■ SET PROBLEM
Find every line with the word "this". Copy those lines.

■ RECORDS SUPPLIED
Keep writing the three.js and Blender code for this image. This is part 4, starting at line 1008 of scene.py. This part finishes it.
...
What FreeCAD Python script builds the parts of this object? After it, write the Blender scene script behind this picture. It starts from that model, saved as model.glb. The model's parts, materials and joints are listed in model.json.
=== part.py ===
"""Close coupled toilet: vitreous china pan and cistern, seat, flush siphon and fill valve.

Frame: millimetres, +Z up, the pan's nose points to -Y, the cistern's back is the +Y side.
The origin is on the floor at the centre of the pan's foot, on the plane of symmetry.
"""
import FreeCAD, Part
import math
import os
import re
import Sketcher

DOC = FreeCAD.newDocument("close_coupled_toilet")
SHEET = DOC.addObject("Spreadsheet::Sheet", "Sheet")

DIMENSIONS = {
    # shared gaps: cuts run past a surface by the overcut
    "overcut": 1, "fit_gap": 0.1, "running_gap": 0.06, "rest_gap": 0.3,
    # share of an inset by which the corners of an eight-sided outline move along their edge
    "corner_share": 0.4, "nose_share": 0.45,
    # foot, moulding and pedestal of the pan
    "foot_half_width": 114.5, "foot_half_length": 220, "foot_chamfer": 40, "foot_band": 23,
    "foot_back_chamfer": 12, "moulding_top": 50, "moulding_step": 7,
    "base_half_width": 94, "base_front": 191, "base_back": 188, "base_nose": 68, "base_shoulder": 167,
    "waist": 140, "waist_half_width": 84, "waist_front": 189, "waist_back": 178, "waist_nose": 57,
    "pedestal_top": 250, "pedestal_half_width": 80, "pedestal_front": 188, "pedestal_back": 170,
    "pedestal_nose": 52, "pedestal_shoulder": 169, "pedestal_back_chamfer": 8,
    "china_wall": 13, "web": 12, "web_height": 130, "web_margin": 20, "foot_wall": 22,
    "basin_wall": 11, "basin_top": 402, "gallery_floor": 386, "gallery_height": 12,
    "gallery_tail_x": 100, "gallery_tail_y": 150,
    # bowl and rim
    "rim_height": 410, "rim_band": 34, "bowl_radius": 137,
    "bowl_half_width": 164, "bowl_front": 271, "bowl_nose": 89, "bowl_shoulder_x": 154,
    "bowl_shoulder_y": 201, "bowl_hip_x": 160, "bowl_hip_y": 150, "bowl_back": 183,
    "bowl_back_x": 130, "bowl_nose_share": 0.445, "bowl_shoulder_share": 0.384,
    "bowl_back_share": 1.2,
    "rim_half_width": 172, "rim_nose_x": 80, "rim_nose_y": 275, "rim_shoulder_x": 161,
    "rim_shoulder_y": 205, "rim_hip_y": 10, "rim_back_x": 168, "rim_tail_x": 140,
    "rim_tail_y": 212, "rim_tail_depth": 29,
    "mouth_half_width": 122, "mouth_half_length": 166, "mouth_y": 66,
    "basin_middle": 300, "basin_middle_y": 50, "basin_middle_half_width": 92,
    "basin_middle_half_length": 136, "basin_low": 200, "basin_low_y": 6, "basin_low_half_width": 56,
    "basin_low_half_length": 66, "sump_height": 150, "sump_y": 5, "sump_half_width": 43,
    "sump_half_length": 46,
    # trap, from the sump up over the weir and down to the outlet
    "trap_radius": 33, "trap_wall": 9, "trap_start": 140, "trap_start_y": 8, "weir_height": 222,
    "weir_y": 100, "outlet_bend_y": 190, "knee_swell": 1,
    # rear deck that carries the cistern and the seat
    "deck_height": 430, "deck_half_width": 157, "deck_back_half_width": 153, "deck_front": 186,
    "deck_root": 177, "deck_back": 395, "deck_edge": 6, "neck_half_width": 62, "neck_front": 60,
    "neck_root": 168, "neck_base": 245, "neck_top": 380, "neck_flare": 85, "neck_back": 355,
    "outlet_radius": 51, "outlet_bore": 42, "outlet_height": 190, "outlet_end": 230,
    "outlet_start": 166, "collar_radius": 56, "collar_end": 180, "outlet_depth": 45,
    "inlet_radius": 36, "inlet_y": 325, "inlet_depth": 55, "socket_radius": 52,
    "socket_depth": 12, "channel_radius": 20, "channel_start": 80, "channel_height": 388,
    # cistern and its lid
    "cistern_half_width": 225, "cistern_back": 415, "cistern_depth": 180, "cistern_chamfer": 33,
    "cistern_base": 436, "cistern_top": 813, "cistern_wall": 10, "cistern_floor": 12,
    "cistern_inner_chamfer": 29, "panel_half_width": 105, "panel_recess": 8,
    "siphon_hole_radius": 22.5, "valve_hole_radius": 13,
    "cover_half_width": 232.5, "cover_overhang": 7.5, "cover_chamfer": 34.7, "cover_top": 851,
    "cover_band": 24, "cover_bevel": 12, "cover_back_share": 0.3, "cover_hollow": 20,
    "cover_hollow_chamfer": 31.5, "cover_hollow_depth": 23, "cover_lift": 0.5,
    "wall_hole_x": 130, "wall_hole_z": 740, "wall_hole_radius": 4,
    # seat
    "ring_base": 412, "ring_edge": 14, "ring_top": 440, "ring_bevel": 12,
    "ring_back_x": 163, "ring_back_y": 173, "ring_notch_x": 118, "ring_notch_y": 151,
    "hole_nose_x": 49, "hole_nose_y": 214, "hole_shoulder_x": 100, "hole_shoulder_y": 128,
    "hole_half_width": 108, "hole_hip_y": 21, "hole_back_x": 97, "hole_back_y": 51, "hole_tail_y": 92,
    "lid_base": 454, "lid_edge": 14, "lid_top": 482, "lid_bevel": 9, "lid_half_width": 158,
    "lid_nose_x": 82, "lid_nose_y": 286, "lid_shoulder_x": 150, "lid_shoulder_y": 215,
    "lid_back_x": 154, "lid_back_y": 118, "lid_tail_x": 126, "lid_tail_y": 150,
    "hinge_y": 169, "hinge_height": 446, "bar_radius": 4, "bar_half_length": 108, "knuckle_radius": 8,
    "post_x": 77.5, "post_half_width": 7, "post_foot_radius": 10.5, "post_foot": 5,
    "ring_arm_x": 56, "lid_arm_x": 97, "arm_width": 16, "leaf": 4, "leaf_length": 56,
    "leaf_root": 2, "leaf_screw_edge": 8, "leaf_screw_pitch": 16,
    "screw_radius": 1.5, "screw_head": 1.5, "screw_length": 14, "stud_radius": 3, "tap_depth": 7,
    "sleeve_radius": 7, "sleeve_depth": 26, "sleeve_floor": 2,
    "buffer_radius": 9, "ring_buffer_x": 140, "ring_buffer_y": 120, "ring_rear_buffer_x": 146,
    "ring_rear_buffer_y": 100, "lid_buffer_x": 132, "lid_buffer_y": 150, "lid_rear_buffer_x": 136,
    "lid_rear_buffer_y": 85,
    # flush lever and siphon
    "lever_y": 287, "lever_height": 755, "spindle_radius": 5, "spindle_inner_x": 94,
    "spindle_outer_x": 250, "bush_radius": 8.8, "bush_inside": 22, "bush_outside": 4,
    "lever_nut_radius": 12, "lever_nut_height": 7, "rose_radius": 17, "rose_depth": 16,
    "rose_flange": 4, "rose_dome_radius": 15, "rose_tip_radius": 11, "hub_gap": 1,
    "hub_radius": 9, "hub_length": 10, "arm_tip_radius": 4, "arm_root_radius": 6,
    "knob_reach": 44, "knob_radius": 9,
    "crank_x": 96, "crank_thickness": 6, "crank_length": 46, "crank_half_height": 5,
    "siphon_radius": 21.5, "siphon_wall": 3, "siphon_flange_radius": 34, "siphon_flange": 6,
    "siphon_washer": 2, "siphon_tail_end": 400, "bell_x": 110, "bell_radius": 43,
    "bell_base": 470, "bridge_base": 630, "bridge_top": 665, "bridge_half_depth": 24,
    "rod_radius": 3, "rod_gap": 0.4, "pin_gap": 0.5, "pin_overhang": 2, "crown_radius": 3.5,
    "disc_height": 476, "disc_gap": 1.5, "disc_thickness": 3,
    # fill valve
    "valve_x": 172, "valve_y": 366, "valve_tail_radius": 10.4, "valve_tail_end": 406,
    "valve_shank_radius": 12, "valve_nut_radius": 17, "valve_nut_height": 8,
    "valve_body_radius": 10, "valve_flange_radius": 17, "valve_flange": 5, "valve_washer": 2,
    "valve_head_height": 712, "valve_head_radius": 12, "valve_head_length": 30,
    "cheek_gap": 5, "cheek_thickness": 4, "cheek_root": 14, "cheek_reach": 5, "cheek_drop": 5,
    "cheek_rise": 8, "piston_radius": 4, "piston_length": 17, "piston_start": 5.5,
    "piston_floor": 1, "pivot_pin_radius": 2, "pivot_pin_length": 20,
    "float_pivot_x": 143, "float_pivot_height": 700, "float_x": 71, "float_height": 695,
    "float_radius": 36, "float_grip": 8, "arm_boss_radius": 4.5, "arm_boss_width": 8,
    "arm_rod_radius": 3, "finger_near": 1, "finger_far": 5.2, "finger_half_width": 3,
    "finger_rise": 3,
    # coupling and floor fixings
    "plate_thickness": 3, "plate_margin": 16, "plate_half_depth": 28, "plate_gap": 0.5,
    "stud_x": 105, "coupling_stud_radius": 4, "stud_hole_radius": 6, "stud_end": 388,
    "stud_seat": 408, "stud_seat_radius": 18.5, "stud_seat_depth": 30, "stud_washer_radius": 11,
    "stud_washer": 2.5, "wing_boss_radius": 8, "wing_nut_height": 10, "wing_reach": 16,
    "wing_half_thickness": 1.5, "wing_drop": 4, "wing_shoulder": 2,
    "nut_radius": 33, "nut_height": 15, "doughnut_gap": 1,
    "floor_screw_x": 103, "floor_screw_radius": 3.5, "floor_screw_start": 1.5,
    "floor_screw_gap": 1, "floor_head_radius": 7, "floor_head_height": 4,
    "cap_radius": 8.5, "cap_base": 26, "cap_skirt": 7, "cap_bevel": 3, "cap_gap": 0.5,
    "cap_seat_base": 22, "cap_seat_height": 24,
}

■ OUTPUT
Keep writing the three.js and Blender code for this image. This is part 4, starting at line 1008 of scene.py. This part finishes it.
What FreeCAD Python script builds the parts of this object? After it, write the Blender scene script behind this picture. It starts from that model, saved as model.glb. The model's parts, materials and joints are listed in model.json.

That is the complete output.